As a person who wants to be able to do anything–knit and fix the washing machine, embroider and ride a bike… be soft and be loud and be courageous and … you know! I support my beloved friends in their journeys outside the box. These bags include scraps from trousers and shirts I’ve made, leftover denim from making jeans, fabric that has been ‘stuff steep and store’-d with madder root, leftover quilt fabric. You know. Then some of the patches called to me about another friend and their journey lately.
I like the denim aesthetic for a nice solid bag, and soon I was digging into the cupboard where garments that are ripe for their next incarnation live.
Pretty soon the linings were getting pockets. I used to do this with jeans in the 1980s! (More or less).
A pair of jeans went past the point of mending and were cut up and added to the pile of bag materials. An old pair of hemp shorts got the cut. Some webbing from goodness knows where became a strap for this zippered bag. You know, variety.
And, I admit it, I gave one bag away before I took its picture. I loved seeing my friend wearing it on his bike!
And… I still have some patches and some ‘blocks’. Watch this space!
Back in the middle of the year, I invested in possum wool sock yarn. I have been knitting away… though I must admit the experience of losing the last pair on public transport has had me fretful for my own carelessness! The second pair are blue. I clearly didn’t take any really early pictures.
But here we are on a houseboat, where friends have been working on (above) tea and treats and (below) a puzzle. I’ve finished the first sock and here is the ball that is to become the second sock.
The pattern is what my dear friend has named ‘whimsical cabling’.
To put it another way, I cable when I feel like it, in whichever direction seems like a good idea at the time.
And now these socks are off to Denmark, where it is heading into winter as we enter into summer. The world is a rather amazing place…

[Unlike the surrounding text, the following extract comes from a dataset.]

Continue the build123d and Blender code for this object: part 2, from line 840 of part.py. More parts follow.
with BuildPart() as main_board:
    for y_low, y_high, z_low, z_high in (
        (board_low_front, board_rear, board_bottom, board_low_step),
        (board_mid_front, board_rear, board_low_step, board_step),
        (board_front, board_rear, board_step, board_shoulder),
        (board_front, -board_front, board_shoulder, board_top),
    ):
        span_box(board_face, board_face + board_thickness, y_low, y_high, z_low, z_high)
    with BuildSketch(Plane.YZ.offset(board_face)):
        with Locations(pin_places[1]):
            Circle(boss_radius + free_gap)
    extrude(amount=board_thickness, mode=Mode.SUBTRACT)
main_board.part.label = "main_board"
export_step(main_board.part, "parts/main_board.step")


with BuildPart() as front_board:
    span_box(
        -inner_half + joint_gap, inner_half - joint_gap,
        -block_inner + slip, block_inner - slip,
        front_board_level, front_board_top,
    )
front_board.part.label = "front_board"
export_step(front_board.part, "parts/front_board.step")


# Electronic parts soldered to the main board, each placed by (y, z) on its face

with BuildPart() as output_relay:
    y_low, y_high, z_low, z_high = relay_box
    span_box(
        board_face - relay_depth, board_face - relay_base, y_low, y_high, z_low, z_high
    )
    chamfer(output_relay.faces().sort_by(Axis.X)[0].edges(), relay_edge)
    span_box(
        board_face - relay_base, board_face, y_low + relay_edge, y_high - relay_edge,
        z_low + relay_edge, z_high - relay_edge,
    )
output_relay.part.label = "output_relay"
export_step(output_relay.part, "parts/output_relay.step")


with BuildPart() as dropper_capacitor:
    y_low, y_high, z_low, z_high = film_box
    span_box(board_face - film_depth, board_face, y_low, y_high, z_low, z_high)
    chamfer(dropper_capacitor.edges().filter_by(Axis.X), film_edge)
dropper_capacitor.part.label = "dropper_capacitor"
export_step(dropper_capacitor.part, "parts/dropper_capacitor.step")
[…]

Could I stop at … ahem… was it twelve? I lost count of the bags I had already made…and no, as usual, I couldn’t stop. I had one more piece of silk that started out a pale blue and ended up more like this.
There were a few pieces of cream or bronze fabric left and they were pieced in.

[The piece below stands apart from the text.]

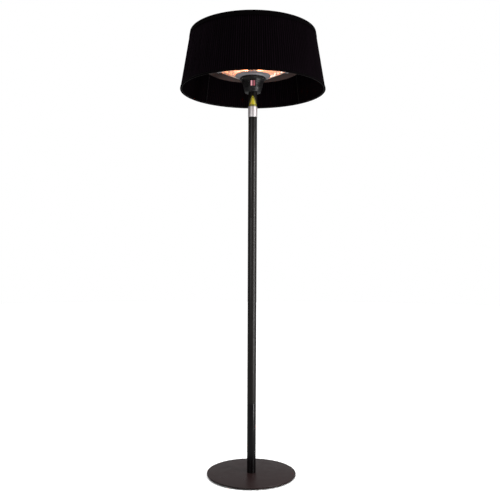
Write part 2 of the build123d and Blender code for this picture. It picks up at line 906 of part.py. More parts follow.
def make_element_end_caps():
    caps = []
    for side in (-1, 1):
        mouth = side * (half_tube - cap_overlap)
        outer = side * (half_tube - cap_overlap + cap_length)
        cap = rod((element_offset, mouth, element_level),
                  (element_offset, outer, element_level), cap_radius)
        cap -= rod((element_offset, mouth - side, element_level),
                   (element_offset, side * half_tube, element_level),
                   element_radius + slip_clearance)
        cap += rod((element_offset, mouth, element_level),
                   (element_offset, side * (half_tube + 1), element_level),
                   element_radius - element_wall - slip_clearance)
        caps.append(cap)
    return Compound([Rot(0, 0, turn) * cap for turn in element_angles() for cap in caps])


def reflector_roof(radius):
    """Height of the reflector roof's lower face at a radius."""
    fall = reflector_shoulder_drop / (reflector_shoulder_radius - reflector_flat_radius)
    return reflector_bottom - fall * max(0.0, radius - reflector_flat_radius)


def make_element_brackets():
    """Straps over the end caps, each hung from the reflector's roof."""
    brackets = []
    for side in (-1, 1):
        middle = side * (half_tube - cap_overlap + bracket_width / 2 + 0.5)
        outer = cap_radius + slip_clearance + bracket_thickness
        near = hypot(element_offset - outer, middle)
        roof = reflector_roof(hypot(element_offset, middle) + outer)
        loop = rod((element_offset, middle - bracket_width / 2, element_level),
                   (element_offset, middle + bracket_width / 2, element_level), outer)
        hanger = Pos(element_offset - outer + bracket_thickness / 2, middle,
                     (element_level + roof) / 2) * Box(bracket_thickness, bracket_width,
                                                       roof - element_level)
        strap = loop + hanger
        strap -= rod((element_offset, middle - bracket_width, element_level),
                     (element_offset, middle + bracket_width, element_level),
                     cap_radius + slip_clearance)
        brackets.append(strap)
    return Compound([Rot(0, 0, turn) * b for turn in element_angles() for b in brackets])


def make_element_leads():
    run_level = (reflector_top + hood_crown_inside - hood_crown_shoulder_drop) / 2 - 2.0
    points = [
        (lead_circle, 0, block_top + seat_gap),
        (lead_circle, 0, run_level),
        (cap_circle, 0, run_level),
        (cap_circle, 0, element_level + cap_radius + seat_gap),
    ]
    lead = flex_along(points, [lead_bend, lead_bend], lead_radius)
    return Compound([Rot(0, 0, turn) * lead for turn in lead_angles()])


# ---------------------------------------------------------------- shade and its frame
def make_central_stud():
    return disc(stud_radius, column_top - 15, hub_top + finial_height / 2)


def make_stud_nuts():
    bore = stud_radius + thread_clearance
    return Compound([
        hex_nut(nut_radius, bore, level, nut_height)
        for level in (reflector_bottom - nut_height, hood_crown_top, hub_bottom - nut_height)
    ])


def make_spider_hub():
    return tube(hub_radius, stud_radius + slip_clearance, hub_bottom, hub_top)


top_ring_level = shade_top_height - shade_ring_inset - shade_ring_wire
bottom_ring_level = shade_bottom_height + shade_ring_inset


def shade_ring_radius(level):
    lean = hypot(1, shade_slope)
    return shade_radius(level) - (shade_thickness + shade_ring_wire + seat_gap) * lean


def make_spider_arms():
    start_radius = hub_radius + strut_wire / 2
    end_radius = shade_ring_radius(top_ring_level) - shade_ring_wire - weld_gap
    start_level = hub_top - hub_thickness / 2
    arm = rod((start_radius, 0, start_level), (end_radius, 0, top_ring_level), strut_wire)
    arm -= disc(hub_radius + weld_gap, hub_bottom - 5, hub_top + 5)
    return around(arm, strut_count, strut_first_angle)


def make_shade_top_ring():
    return wire_ring(shade_ring_radius(top_ring_level), shade_ring_wire, top_ring_level)


def make_shade_bottom_ring():
    return wire_ring(shade_ring_radius(bottom_ring_level), shade_ring_wire, bottom_ring_level)


def make_shade_struts():
    low = bottom_ring_level + shade_ring_wire + weld_gap
    high = top_ring_level - shade_ring_wire - weld_gap
    strut = rod((shade_ring_radius(low), 0, low), (shade_ring_radius(high), 0, high),
                strut_wire)
    return around(strut, strut_count, strut_first_angle)


def cone_skin(bottom, top, outside, thickness):
    """A band of the shade's cone; outside is how far it stands off the fabric's face."""
    return revolved(
        (shade_radius(bottom) + outside - thickness, bottom),
        (shade_radius(bottom) + outside, bottom),
        (shade_radius(top) + outside, top),
        (shade_radius(top) + outside - thickness, top),
    )


def make_shade_fabric():
    return cone_skin(shade_bottom_height, shade_top_height, 0, shade_thickness)


def make_shade_top_band():
    return cone_skin(shade_top_height - top_band_height, shade_top_height, band_thickness,
                     band_thickness)


def make_shade_bottom_band():
    return cone_skin(shade_bottom_height, shade_bottom_height + bottom_band_height,
                     band_thickness, band_thickness)


def make_finial():
    knob = disc(finial_radius, hub_top, hub_top + finial_height)
    knob = fillet(knob.edges().group_by(Axis.Z)[-1], finial_round)
    return knob - disc(stud_radius + thread_clearance, hub_top - 1,
                       hub_top + finial_height / 2 + seat_gap)


# ---------------------------------------------------------------- all nodes
nodes = {
    "base_plate": make_base_plate(),
    "base_feet": make_base_feet(),
    "base_bolts": make_base_bolts(),
    "pole_foot_plug": make_pole_foot_plug(),
    "pole_lower": make_pole_lower(),
    "pole_middle": pole_length(pole_lower_top, pole_middle_top),
    "pole_upper": pole_length(pole_middle_top, pole_top),
    "pole_coupler_lower": pole_coupler(pole_lower_top),
    "pole_coupler_upper": pole_coupler(pole_middle_top),
    "cable_gland": make_cable_gland(),
    "internal_flex": make_internal_flex(),
    "collar": make_collar(),
    "collar_grub_screw": make_collar_grub_screw(),
    "neck_tube": make_neck_tube(),
    "neck_locknut": make_neck_locknut(),
    "triangle_label": make_triangle_label(),
    "switch_housing": make_switch_housing(),
    "housing_cover": make_housing_cover(),
    "housing_screws": make_housing_screws(),
    "switch_bezel": make_switch_bezel(),
    "rocker_pin": make_rocker_pin(),
    "rocker_left": rocker(-1),
    "rocker_right": rocker(1),
    "switch_body": make_switch_body(),
    "switch_terminals": make_switch_terminals(),
    "terminal_block": make_terminal_block(),
    "terminal_screws": make_terminal_screws(),
    "tilt_switch_case": make_tilt_switch_case(),
    "tilt_switch_pin": make_tilt_switch_pin(),
    "tilt_switch_pendulum": make_tilt_switch_pendulum(),
    "guard_dish": make_guard_dish(),
    "guard_ribs": make_guard_ribs(),
    "guard_rings": make_guard_rings(),
    "guard_rim": make_guard_rim(),
    "guard_clips": make_guard_clips(),
    "guard_screws": make_guard_screws(),
    "central_column": make_central_column(),
    "reflector": make_reflector(),
    "reflector_spacers": make_reflector_spacers(),
    "thermal_cutout": make_thermal_cutout(),
    "hood": make_hood(),
    "element_filaments": make_element_filaments(),
    "element_end_caps": make_element_end_caps(),
    "element_brackets": make_element_brackets(),
    "element_leads": make_element_leads(),
    "central_stud": make_central_stud(),
    "stud_nuts": make_stud_nuts(),
    "spider_hub": make_spider_hub(),
    "spider_arms": make_spider_arms(),
    "shade_top_ring": make_shade_top_ring(),
    "shade_bottom_ring": make_shade_bottom_ring(),
    "shade_struts": make_shade_struts(),
    "shade_fabric": make_shade_fabric(),
    "shade_top_band": make_shade_top_band(),
    "shade_bottom_band": make_shade_bottom_band(),
    "finial": make_finial(),
}
for number, turn in enumerate(element_angles(), 1):
    nodes[f"element_tube_{number}"] = make_element_tube(turn)

os.makedirs("parts", exist_ok=True)
for name, shape in nodes.items():
    export_step(shape, f"parts/{name}.step")
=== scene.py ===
import math
import random

import bmesh
import bpy
from mathutils import Matrix, Vector


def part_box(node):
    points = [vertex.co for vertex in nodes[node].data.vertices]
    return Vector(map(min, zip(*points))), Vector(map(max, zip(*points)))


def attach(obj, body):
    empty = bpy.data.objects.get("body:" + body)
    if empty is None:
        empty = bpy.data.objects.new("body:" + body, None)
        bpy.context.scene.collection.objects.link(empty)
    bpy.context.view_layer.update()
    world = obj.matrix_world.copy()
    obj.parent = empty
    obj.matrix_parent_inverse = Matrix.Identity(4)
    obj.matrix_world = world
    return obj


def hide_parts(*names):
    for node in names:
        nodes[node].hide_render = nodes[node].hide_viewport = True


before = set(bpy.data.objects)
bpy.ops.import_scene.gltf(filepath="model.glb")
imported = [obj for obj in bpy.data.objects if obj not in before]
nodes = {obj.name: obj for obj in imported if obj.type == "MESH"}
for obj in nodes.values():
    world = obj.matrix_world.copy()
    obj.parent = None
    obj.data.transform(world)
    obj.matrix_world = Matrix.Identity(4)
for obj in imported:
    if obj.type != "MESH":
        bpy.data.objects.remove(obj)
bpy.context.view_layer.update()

MM = 0.001
FULL = 2 * math.pi
random.seed(12)


# ---------------------------------------------------------------- places taken from the frame
def low(node):
    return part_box(node)[0]


def high(node):
    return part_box(node)[1]


base_radius = high("base_plate").x
base_under = low("base_plate").z
base_face = high("base_plate").z
pole_radius = high("pole_upper").x
pole_bottom = low("pole_lower").z
lower_joint = high("pole_lower").z
upper_joint = high("pole_middle").z
pole_top = high("pole_upper").z
collar_top = high("collar").z
collar_radius = high("collar").x
neck_radius = high("neck_tube").x
housing_bottom = low("switch_housing").z
dish_radius = high("guard_dish").x
housing_lip = high("switch_housing").x
rim_wire = (high("guard_rim").z - low("guard_rim").z) / 2
rim_radius = high("guard_rim").x - rim_wire
rim_level = low("guard_rim").z + rim_wire
hood_radius = high("hood").x
shade_bottom = low("shade_fabric").z
shade_top = high("shade_fabric").z
shade_bottom_radius = high("shade_fabric").x
shade_top_radius = high("shade_top_ring").x + 2.43 * MM

# ---------------------------------------------------------------- sizes that only the looks need
spindle = 0.6 * MM         # radius at which a turned disc stops before its middle is closed
pleats = 196
cloth_scale = 0.31         # metres along the cloth for one radian round the shade
sheet_roll = 0.8 * MM      # rounding of cut tube and sheet ends
stud_hole = 5.1 * MM       # hole in hood and reflector for the central stud
roof_flat = 60 * MM        # radius of the hood's flat roof
tape_proud = 0.55 * MM     # how far the shade's tapes stand out from its cloth
tape_back = 3.3 * MM       # and how far their inner side lies behind it
tape_fold = 1.9 * MM       # radius of their fold over the cloth's edge


# ---------------------------------------------------------------- material building
class Finish:
    """A material and its node tree, with short ways to add procedural detail."""

    def __init__(self, name, colour, roughness, metallic=0.0):
        self.material = bpy.data.materials.new(name)
        self.material.use_nodes = True
        self.tree = self.material.node_tree
        self.shader = self.tree.nodes["Principled BSDF"]
        self.shader.inputs["Base Color"].default_value = (*colour, 1)
        self.shader.inputs["Roughness"].default_value = roughness
        self.shader.inputs["Metallic"].default_value = metallic

    def set(self, socket, value):
        self.shader.inputs[socket].default_value = value

    def add(self, kind, **settings):
        made = self.tree.nodes.new(kind)
        for name, value in settings.items():
            if name in made.inputs:
                made.inputs[name].default_value = value
            else:
                setattr(made, name, value)
        return made

    def link(self, source, target):
        self.tree.links.new(source, target)

    def noise(self, size, scale=(1, 1, 1), detail=3.0, coordinate="Object"):
        """Noise on the piece's own coordinates, finer along each axis by scale."""
        where = self.add("ShaderNodeTexCoord")
        stretch = self.add("ShaderNodeMapping")
        stretch.inputs["Scale"].default_value = scale
        self.link(where.outputs[coordinate], stretch.inputs["Vector"])
        made = self.add("ShaderNodeTexNoise", Scale=size, Detail=detail)
        self.link(stretch.outputs["Vector"], made.inputs["Vector"])
        return made.outputs["Fac"]

    def along_x(self, coordinate):
        """The X part of the piece's Object coordinates or UV map."""
        where = self.add("ShaderNodeTexCoord")
        parts = self.add("ShaderNodeSeparateXYZ")
        self.link(where.outputs[coordinate], parts.inputs["Vector"])
        return parts.outputs["X"]

    def math(self, operation, first, second=None):
        """One Math node; the second value is a number or another node's output."""
        made = self.add("ShaderNodeMath", operation=operation)
        self.link(first, made.inputs[0])
        if isinstance(second, float):
            made.inputs[1].default_value = second
        elif second is not None:
            self.link(second, made.inputs[1])
        return made.outputs[0]

    def blend(self, value, first, second, socket="Base Color"):
        """Feeds a colour socket from first to second as value goes from 0 to 1."""
        factor, start, stop, result = 0, 6, 7, 2     # a Mix node's sockets for colour
        ramp = self.add("ShaderNodeMix", data_type="RGBA")
        ramp.inputs[start].default_value = (*first, 1)
        ramp.inputs[stop].default_value = (*second, 1)
        self.link(value, ramp.inputs[factor])
        self.link(ramp.outputs[result], self.shader.inputs[socket])

    def spread(self, value, low_in, high_in, low_out, high_out):
        made = self.add("ShaderNodeMapRange")
        for socket, number in zip(made.inputs[1:5], (low_in, high_in, low_out, high_out)):
            socket.default_value = number
        self.link(value, made.inputs["Value"])
        return made.outputs["Result"]

    def vary_roughness(self, value, least, most):
        self.link(self.spread(value, 0.3, 0.7, least, most), self.shader.inputs["Roughness"])

    def bump(self, height, strength, depth):
        made = self.add("ShaderNodeBump", Strength=strength, Distance=depth)
        self.link(height, made.inputs["Height"])
        self.link(made.outputs["Normal"], self.shader.inputs["Normal"])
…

The first has already gone to a lovely friend I was lucky enough to visit with when I went to Brisbane, and the second to a house warming. And I love the buds, especially! Well. I am ready for any number of occasions for gifts now! In the meantime I am still trying to work out how to wind back the Christmas gifting obligations in my family. How to honour the ideas of generosity and reciprocity and love that perhaps moved this tradition to come into existence, but to detach from its wasteful and consumerist present. Maybe I have to begun by asking that I not be given gifts. Or perhaps talking about how my daughter has clearly decided that from now on she will only buy me second hand gifts. She reached this decision without discussing it with me specifically–and it has really made me feel that she sees me! Well. One step at a time.

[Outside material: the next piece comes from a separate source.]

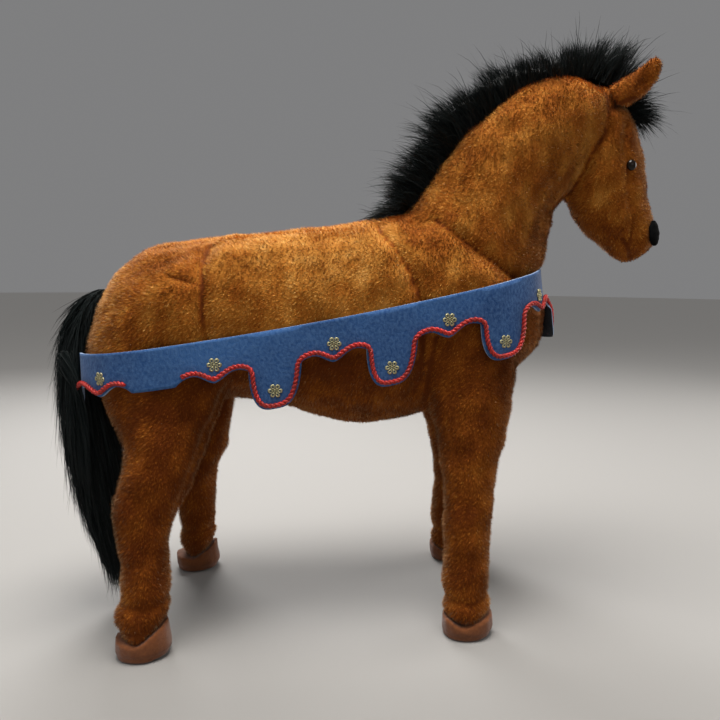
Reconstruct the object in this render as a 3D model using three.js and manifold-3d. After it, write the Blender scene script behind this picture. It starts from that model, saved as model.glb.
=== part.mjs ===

Some time ago I dyed some silk I found at the Guild trading table. Just recently though, I stopped looking at it, draped around the place, and realised what it could become. I am hoping these little bags will be pleasing gifts, and in some cases, replace wrapping paper in the coming season of compulsory gifting, which I prefer to involve as little waste as possible, as I have not managed to convert my family to thinking perhaps this is not the best possible way to show our affection for one another. I love giving people gifts, but I find the compulsory nature of it and the set date, just leads to waste, and giving and getting things that are not always wanted or needed.
You knew where this was going, didn’t you? I couldn’t possibly stop at one or two.
I think it is partly the satisfaction of figuring something out and routinising it. Practising it. Being able to create a little system. This wouldn’t satisfy every mind, but evidently there is something in it for me.
I think it is also as simple as getting on a roll and being able to make maximum use of a piece of fabric. Again, not something that has an inherent logic that would work for everyone. And clearly the attitude of a person who has an outward bound stash rather than just one precious piece of fabric. I enjoyed piecing together some of the fabric so I could use it all, as you can see.
I also made one from one of the fronts of a linen shirt dyed some time ago. The bronze-coloured fabric became two larger bags with double draw strings. And so here I am, hours of pleasurable bag making behind me and happy times of gifting ahead! I hope your plans for the gifting season are going well…
We went for a birthday holiday on a house boat on the Mighty Murray River. I’ve never been on a house boat before and it was pretty funny to be in something with six bedrooms, but on the water! We set out on a sunny day and it was just lovely. And then, hours before sunset, the sky turned dark. The river was anything but calm. My capable companions decided it was time to find a mooring, and that the green tinge in the distant clouds was a sign of hail even though it is November. And we moored just in time for powerful winds, amazing rain… the whole thing.
Eventually things calmed down and for those feeling nauseous, that part subsided, and the sun set over beautiful river red gums.
Last week I finally stitched these two little eucalyptus dyed needle books together with madder-dyed thread and they were in my sewing tin along with everything else, so they found new homes among my companions. Here they sit on the obligatory holiday puzzle.
It wasn’t all wild weather… there were naps and songs and stories and birthday cake and lots of delicious food and company, and beautiful views. There were so many birds… cormorants, pelicans, ducks and ducklings, superb blue wrens, raptors of various kinds… fabulous!
On our return we discovered that every single car (and a lot of houseboats) had been hit by hail the size of golf balls. In November. We’d had a summary phoned in on our first night out, but it was quite a sight in person. After a safety check, we drove home slowly, with the light dancing off all the cracks from 17 major hits on the windscreen. Too many dents in the car to count! Just as well there were needle books to keep things a little bit sensible in between times. A person needs evidence of the ordinary in these challenging times.